Devotional teachers were also important in the world of the sultanates. The spiritual life associated with Sufism came to be institutionalized in organizations identified by the devotional paths, or tariqahs, of famous Sufis. One of the earliest of these was the Qadiriyya Tariqah, tracing itself back to Abd al-Qadir al-Jilani in twelfth-century Baghdad. Because they were tied to popular piety, tariqahs often served to meld local practices with Islamic ideas, and the brotherhoods were a major force in the gradual Islamization of many societies.

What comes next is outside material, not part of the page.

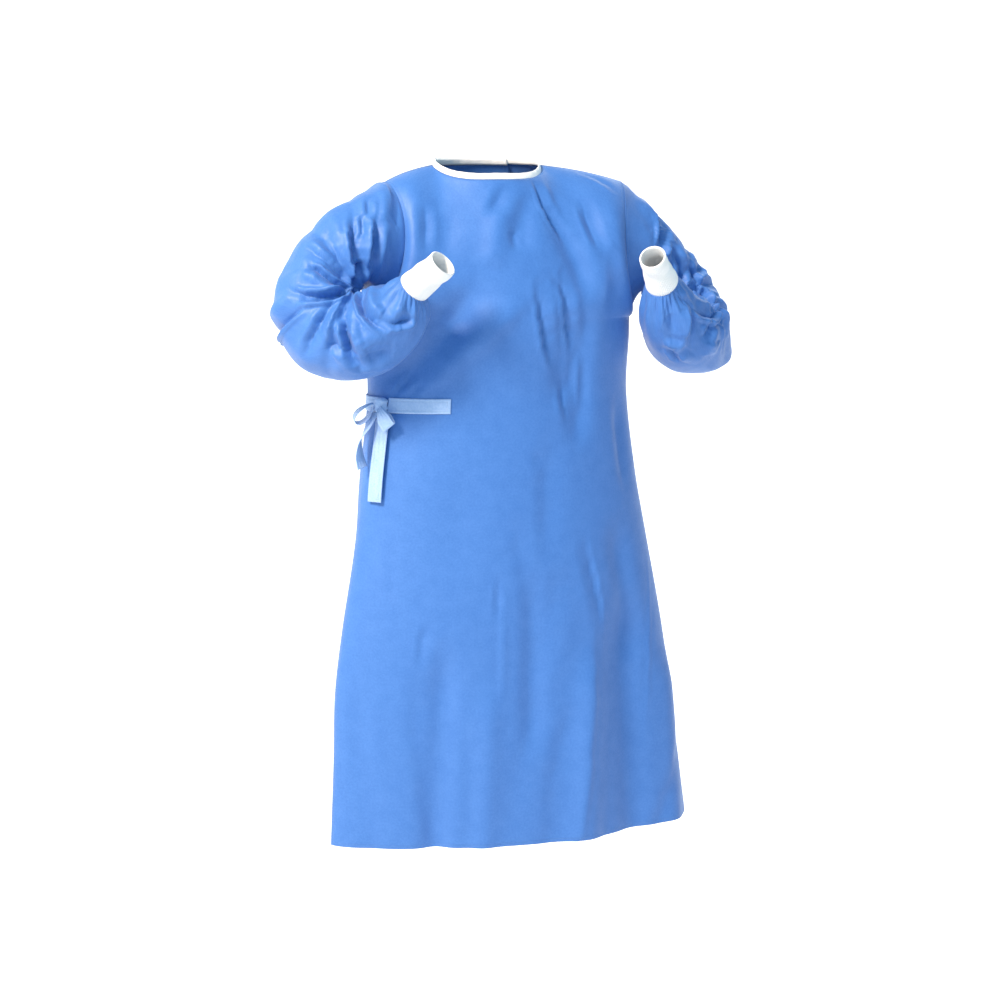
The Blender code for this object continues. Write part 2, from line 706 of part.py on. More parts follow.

By the end of the fifteenth century the Muslim world was very different from what it had been at the height of Abbasid power. No single state could be identified, even in theory, with the whole community of believers. Although the society and culture of the early caliphates were primarily Middle Eastern, the Islamic world of the fifteenth century brought together peoples from different civilizations and nonurban societies. Islam was no longer a faith identified with a particular world region; it had become more universal and cosmopolitan in its articulation and in the nature of the community of believers.

 

Contributions of the Islamic Empire

One of the greatest contributions was the Arabic language, the predominant language of the area.  The Koran was written in Arabic as well. 

 

The Arabs introduced stock-raising and new crops such as sugarcane, cotton, rice, and fruits to Mesopotamia, Spain, and North Africa.

 

Trade flourished, and cities grew.  Ideas from throughout the world were brought together in intellectual centers.  Science and mathematics discoveries were made in trigonometry, geometry, and astronomy.  Hospitals were established throughout the empire, and extensive medical achievements were made.  

 

In art and humanities the Moslems created exquisite mosaics as well as outstanding mosques.

 

Downfall of the Islamic Empire

The continuous problem of the succession of the caliphate became more and more serious as rival dynasties claimed control.  Internal clashes such as the break between social classes, between the northern and southern territories, and within the Moslem religion tore the empire apart.  The outer territories of the empire including Mesopotamia, Syria, Egypt, Spain, and Sicily were lost to invaders, the Crusades, and uprisings. Meanwhile, the inner territories were invaded by Mongols and Ottoman Turks.